Friend and fellow blogger, Vick Forcella contacted me at the end of October concerning some interesting items related to Linden Lab he’d uncovered in digging around a few places.
The first comes in the form of documents relating to a relatively new Linden Lab subsidiary company, and the second in a partially filed trademark.
The subsidiary company is called Tilia Inc., and at first glance it seems to be completely unrelated to the Lab, being referred to as being involved with ” Packaging Machinery”. However, an examination of the company’s papers will reveal it is registered at 945 Battery Street – the Lab’s headquarters, as a check on Buzzfile confirmed to me.
Tilia Inc appears to be a defunct corporate entity, first registered in 2002, which has been acquired by the Lab. This, and the further registrations of the name across several US states as a “foreign” entity (meaning the filing is by an existing corporate entity registered in another US state), tended to suggest the Lab might be using the company to leverage certain tax advantages – a common practice among corporations around the world. Further support for this appeared to come from the names of the directors: the Lab’s CFO, Malcolm Dunne, their Legal Counsel, Kelly Conway and, from outside of the Lab, Benjamin Duranske, founder of PayCom Consulting, and LeAnne Hoang, the Lab’s former Chief Compliance and AML Officer (remember that name).

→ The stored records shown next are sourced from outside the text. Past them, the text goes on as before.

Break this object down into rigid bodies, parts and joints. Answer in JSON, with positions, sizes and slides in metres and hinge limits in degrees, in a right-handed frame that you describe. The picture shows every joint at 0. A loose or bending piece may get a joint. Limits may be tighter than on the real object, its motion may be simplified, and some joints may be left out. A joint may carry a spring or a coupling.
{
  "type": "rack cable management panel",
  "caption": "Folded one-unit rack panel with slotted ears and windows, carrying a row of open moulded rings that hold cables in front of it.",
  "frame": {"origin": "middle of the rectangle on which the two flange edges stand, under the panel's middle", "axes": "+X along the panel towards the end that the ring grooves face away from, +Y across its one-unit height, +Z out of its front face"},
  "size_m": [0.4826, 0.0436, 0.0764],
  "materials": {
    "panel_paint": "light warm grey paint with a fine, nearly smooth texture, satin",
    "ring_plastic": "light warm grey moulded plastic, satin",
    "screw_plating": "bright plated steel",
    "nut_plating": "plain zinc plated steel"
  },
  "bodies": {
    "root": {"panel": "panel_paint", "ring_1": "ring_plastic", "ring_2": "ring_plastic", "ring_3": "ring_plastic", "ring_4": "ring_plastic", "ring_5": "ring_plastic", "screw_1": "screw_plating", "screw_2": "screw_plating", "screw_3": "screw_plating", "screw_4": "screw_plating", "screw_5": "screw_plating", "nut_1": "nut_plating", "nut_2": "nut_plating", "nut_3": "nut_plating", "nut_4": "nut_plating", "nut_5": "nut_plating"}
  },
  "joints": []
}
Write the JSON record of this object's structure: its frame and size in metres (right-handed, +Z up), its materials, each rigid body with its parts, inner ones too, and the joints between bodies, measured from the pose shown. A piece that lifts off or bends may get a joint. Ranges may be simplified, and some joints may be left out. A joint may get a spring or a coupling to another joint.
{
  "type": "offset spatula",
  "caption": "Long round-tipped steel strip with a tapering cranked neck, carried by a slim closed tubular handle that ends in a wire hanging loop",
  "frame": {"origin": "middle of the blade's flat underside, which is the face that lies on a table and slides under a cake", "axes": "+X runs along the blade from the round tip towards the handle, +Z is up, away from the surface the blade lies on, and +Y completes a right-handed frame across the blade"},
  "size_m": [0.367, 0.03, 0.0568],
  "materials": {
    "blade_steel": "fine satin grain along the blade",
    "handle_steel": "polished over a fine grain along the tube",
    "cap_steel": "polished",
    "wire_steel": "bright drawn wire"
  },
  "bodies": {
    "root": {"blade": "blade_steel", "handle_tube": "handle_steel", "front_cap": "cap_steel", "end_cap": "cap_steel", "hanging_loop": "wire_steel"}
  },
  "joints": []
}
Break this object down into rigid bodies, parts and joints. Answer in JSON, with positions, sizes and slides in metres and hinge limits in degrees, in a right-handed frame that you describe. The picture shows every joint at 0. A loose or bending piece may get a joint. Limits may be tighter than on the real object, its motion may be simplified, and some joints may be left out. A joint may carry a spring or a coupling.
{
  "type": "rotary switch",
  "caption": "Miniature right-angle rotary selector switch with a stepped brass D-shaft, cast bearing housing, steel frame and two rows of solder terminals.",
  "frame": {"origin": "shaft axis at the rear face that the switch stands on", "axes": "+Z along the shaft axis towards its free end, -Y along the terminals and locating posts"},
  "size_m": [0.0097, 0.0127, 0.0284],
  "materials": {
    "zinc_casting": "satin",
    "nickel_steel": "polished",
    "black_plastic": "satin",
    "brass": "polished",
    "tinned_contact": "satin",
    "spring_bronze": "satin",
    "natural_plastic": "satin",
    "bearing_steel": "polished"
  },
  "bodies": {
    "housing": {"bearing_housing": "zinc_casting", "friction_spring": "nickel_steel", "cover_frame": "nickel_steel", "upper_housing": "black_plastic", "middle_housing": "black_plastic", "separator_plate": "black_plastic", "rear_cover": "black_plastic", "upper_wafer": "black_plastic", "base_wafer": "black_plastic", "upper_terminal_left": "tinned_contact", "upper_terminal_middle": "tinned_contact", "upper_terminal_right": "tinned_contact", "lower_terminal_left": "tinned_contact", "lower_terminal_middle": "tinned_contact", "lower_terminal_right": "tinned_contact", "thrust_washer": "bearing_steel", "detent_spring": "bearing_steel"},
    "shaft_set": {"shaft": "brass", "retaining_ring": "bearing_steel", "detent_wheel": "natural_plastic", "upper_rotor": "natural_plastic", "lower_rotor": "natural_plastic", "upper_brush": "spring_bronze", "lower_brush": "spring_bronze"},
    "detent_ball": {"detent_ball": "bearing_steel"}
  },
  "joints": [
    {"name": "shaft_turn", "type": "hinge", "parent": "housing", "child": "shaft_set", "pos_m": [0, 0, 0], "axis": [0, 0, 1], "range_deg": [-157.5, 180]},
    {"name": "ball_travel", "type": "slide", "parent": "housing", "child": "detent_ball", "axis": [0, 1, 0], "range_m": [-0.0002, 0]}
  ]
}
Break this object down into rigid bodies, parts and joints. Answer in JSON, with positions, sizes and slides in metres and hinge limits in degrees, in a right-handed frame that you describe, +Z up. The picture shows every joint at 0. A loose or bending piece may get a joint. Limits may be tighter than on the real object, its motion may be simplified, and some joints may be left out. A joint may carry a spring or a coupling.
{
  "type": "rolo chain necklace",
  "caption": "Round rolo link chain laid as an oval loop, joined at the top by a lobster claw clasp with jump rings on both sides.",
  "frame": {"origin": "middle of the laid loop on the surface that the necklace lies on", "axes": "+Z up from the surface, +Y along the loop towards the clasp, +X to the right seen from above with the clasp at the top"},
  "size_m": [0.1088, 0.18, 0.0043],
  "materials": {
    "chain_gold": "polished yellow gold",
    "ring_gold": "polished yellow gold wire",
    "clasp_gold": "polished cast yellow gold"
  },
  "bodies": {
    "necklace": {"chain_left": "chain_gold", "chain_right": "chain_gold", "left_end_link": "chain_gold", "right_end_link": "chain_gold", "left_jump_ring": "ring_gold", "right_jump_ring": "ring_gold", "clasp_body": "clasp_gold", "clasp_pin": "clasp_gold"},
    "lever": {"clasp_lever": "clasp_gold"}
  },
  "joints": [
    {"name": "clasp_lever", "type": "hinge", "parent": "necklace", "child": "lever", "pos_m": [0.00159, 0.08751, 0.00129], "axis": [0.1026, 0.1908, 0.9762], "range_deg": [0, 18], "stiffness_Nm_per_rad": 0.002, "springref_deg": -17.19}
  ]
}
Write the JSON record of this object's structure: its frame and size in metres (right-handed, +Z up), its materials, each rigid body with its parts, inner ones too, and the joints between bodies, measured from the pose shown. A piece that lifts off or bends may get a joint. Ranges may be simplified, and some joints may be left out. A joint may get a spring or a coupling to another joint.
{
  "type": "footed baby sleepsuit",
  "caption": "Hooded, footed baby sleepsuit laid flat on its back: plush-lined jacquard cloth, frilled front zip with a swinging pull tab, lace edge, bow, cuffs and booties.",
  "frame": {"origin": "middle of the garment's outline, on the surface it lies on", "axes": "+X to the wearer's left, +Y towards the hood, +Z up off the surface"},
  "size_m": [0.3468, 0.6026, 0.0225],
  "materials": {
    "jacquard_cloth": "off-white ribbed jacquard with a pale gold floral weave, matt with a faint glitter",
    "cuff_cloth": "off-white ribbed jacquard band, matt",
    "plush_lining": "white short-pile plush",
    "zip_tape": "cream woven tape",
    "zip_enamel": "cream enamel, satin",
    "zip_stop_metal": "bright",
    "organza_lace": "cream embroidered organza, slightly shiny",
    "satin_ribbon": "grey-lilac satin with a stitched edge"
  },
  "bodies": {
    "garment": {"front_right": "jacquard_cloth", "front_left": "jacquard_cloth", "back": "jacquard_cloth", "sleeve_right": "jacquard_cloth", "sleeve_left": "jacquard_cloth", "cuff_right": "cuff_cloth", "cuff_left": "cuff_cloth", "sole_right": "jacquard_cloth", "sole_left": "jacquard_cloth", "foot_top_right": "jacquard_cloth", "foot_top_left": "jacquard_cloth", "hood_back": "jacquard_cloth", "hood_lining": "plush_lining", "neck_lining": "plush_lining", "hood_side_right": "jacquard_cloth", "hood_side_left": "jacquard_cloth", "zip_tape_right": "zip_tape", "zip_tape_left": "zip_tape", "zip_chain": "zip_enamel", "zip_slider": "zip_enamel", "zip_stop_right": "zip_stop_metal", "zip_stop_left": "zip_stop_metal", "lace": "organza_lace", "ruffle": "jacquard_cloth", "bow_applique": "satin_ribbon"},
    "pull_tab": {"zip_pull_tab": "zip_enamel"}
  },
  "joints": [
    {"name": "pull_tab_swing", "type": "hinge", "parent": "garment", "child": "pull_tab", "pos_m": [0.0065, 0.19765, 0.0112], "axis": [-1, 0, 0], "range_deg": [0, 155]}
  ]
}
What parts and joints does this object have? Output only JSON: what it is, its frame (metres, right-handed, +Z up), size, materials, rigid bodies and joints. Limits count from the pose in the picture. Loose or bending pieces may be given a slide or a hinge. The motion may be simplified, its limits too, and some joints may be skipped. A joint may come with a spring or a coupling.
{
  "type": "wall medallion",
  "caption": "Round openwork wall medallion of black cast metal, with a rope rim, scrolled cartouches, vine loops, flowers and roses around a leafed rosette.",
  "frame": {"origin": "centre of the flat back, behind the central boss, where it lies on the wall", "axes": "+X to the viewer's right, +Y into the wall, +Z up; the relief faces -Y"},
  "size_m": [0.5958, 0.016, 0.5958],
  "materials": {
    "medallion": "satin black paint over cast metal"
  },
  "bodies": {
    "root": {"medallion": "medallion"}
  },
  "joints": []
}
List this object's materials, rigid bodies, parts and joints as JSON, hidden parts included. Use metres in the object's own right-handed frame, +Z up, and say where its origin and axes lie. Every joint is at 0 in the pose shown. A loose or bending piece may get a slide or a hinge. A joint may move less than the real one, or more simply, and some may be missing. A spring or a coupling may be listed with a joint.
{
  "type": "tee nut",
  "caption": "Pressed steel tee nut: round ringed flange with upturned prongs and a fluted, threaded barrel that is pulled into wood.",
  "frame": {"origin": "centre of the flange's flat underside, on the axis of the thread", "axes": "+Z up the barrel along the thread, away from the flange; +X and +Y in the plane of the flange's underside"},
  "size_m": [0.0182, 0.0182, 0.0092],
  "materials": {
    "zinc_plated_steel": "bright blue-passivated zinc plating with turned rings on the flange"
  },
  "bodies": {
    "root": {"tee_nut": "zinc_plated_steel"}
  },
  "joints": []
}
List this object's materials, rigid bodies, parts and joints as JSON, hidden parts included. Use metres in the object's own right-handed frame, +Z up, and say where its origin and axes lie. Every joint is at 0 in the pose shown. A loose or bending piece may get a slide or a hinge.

Obviously one way to get more of a clue was to ask the Lab directly. So I did.
“Tilia is a subsidiary of Linden Lab, focused on payments and the compliance work associated with operating virtual economies,” Peter Gray, the Lab’s director of Global Communications said in answer to my initial questions, “and it will provide services for both Second Life and Project Sansar.”
Following my initial enquiry (which is not to say it is related to it), the list of senior personal at Tilia Inc., dramatically increased. The additional appointees comprise: Bjorn Laurin (Bjorn Linden), Vice President of Product (Blocksworld, Second Life and Sansar), Landon McDowell (Brandon Linden), Vice President of Operations and Platform Engineering, Jeff Peterson (Bagman Linden), Vice President of Engineering, Pam Beyazit, Senior Director of HR, and Peter Gray.
The trademark, USTPO document 86374264, originally filed on August 22nd 2014, relates to the name of “Tilia”, which is described as, “Computer software, namely, electronic financial platform that accommodates multiple types of payment and debit transactions and the transfer of funds to and from others, in an integrated mobile phone, PDA, and web-based environment.” A further document located by Vick pertaining to the trademark application reveals even more information, and makes for interesting reading on its own.
What this all adds up to is still hard to determine. “Tilia” and Tilia Inc., might be totally coincidental. What follows is pure speculation, which should not be taken to mean it’s what I believe to be the case; rather it is a collection of thoughts which have been bouncing around.
As indicated in June 2012 by Ebbe Altberg, the Lab has been focused on four areas of activity, one of which has been that of compliance (see the quote on the right).
This work appears to have been overseen by LeAnne Hoang, prior to her departure from the Lab in July 2015. More recently, the Lab has also transitioned to a new payment processor for credit and debit card payments, which may be related to this work.
Again the two – the compliance work and the new payment processor – could be entirely unrelated. However, given that “Project Sansar” and SL will both operate virtual economies possibly based on the same virtual currency, it would make sense for the Lab to develop a central transaction and payment system capable of supporting both. Doing so could reduce the complexities of managing two payment / transaction systems (or any least manage any exchange mechanisms between two separate currencies) and in managing updates to match evolving compliance and anti-fraud regulations and requirements. If so, could “Tilia” be the proposed name for this new service? But why run it under a separate entity? Why not simply run it under the “Linden Lab” umbrella? Is it a matter of compliance, as stated be Peter Gray in his response to my initial questions? Perhaps so.
Another option might be that the Lab be considering making the Linden Dollar and all its attendant services a pre-packaged solution / service they can offer to other companies wishing to operate a virtual currency, with Tilia Inc., as the nominal operating company for the service. After all, they have made much of their leadership in matters of virtual economies and compliance, so spinning it out and offering it to others might be a means of generating additional revenue, although admittedly, given the complexities potentially involved, this might be seen as a bit of a stretch.